From what I have understood, all the $\sup$'s and $\inf$'s in the $4$ different definitions of the operator norm can be taken as $\max$'s and $\min$'s.
For a linear map $A\in \mathscr L (V,W)$ between two vector spaces $V$ and $W$ (of the form $\mathbb R^k$): $$\begin{align*} I &= \inf\{ c\;\colon\; \lVert Av\rVert\leq c\lVert v\rVert \text{ for all }v\in V\}\\ S_1&=\sup\{ \lVert Av\rVert\;\colon\; v\in V\text{ with }\lVert v\rVert\leq 1\}\\ S_2&=\sup\{\lVert Av\rVert\;\colon\; v\in V\text{ with }\lVert v\rVert = 1 \}\\ S_3&=\sup\left\{ \frac{\lVert Av\rVert}{\lVert v\rVert}\;\colon\; v\in V\text{ with }v\neq 0\right\}. \end{align*}$$
As $\{ x\in V \mid ||x|| \leq 1\}$ and $\{ x\in V \mid ||x|| = 1\}$ are compact, as the composition of the absolute value with $A$ is continuous and as this composition is a real-valued function, we can conclude that the $\sup$ is attained, and hence is the same as the $\max$ for $S_1$ and $S_2$.
For $S_3$ , I don't see why the $\sup$ would be equal to the $\max$. The function considered is $|\frac{A}{Id}|$ and the domain is $V\backslash \{0\}$. As far as I know, $V\backslash \{0\}$ is not compact (since it is unbounded).
I have the same problem for $I$ (proving that the $\inf$ is the $\min$).
Thanks in advance.
PS: I also am wondering if the vector spaces $V$ and $W$ can be of an other form than $\mathbb R^k$. But I doubt so, because then we could not argue that $\{ x\in V \mid ||x|| \leq 1\}$ and $\{ x\in V \mid ||x|| = 1\}$ are compact.
To address your first question: the $\sup$ can be turned into a $\max$ because the set $$\left\{\frac{\|Ax\|}{\|x\|} : x\neq 0\right\} = \{\|Ax\| : \|x\| = 1\}$$ is compact.
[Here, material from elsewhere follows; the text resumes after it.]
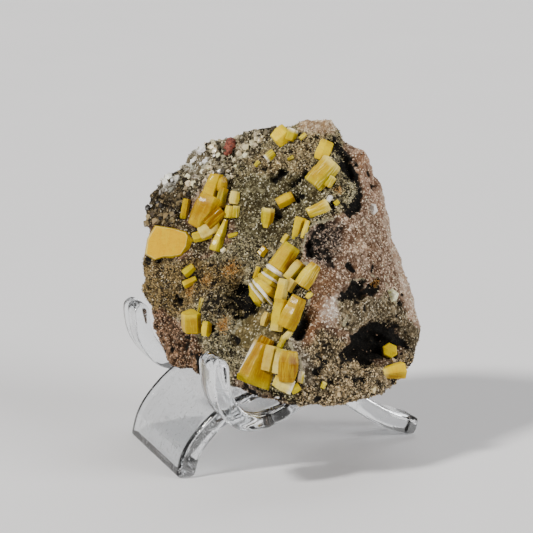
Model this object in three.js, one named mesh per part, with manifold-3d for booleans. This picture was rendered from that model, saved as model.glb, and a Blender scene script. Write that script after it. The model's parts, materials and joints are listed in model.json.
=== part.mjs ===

To address your second question, indeed we can consider other spaces than $\mathbb R^n$. One such type of space is called a Banach space. Formally, a Banach space is a vector space $V$ equipped with a norm $\|\cdot\|$ such that the metric $d(x,y) := \|x-y\|$ generates a complete metric space. Frequently encountered Banach spaces are the $L^p$ spaces on $\mathbb R^n$, i.e., $$L^p(\mathbb R^n) := \left\{f : \mathbb R^n \to \mathbb R : \int_{\mathbb R^n} |f|^p\,d\mu < \infty\right\},$$ with the associated norm $\|\cdot\|_p$ defined by $$\|f\|_p := \left(\int_{\mathbb R^n} |f|^p\,d\mu\right)^{1/p}.$$ Here $\mu$ denotes the Lebesgue measure. In the special case of $L^2$ it turns out that $\|\cdot\|_2$ is generated by the inner product $$(f,g) = \int_{\mathbb R^n} fg\,d\mu, \quad \|f\|_2 = \sqrt{(f,f)}.$$ This leads us to a second popular way to study spaces other than $\mathbb R^n$: Hilbert space. A Hilbert space $V$ is a Banach space where the norm $\|\cdot\|$ is generated by an inner product; i.e., there is an inner product $(\cdot,\cdot)$ such that $\|x\| = \sqrt{(x,x)}$ for all $x\in V$.
It is still possible (and in fact, useful) to define operator norms on a Banach space $V$. In fact, they are defined exactly the same. In particular, if $T : V \to V$ is a linear operator, then $\|T\|_{op} < \infty$ if and only if $T$ is continuous, where $\|\cdot\|_{op}$ is the operator norm.
Indeed, your observation that $\{x \in V : \|x\| = 1\}$ is not compact holds whenever $V$ is infinite dimensional, by Riesz's lemma.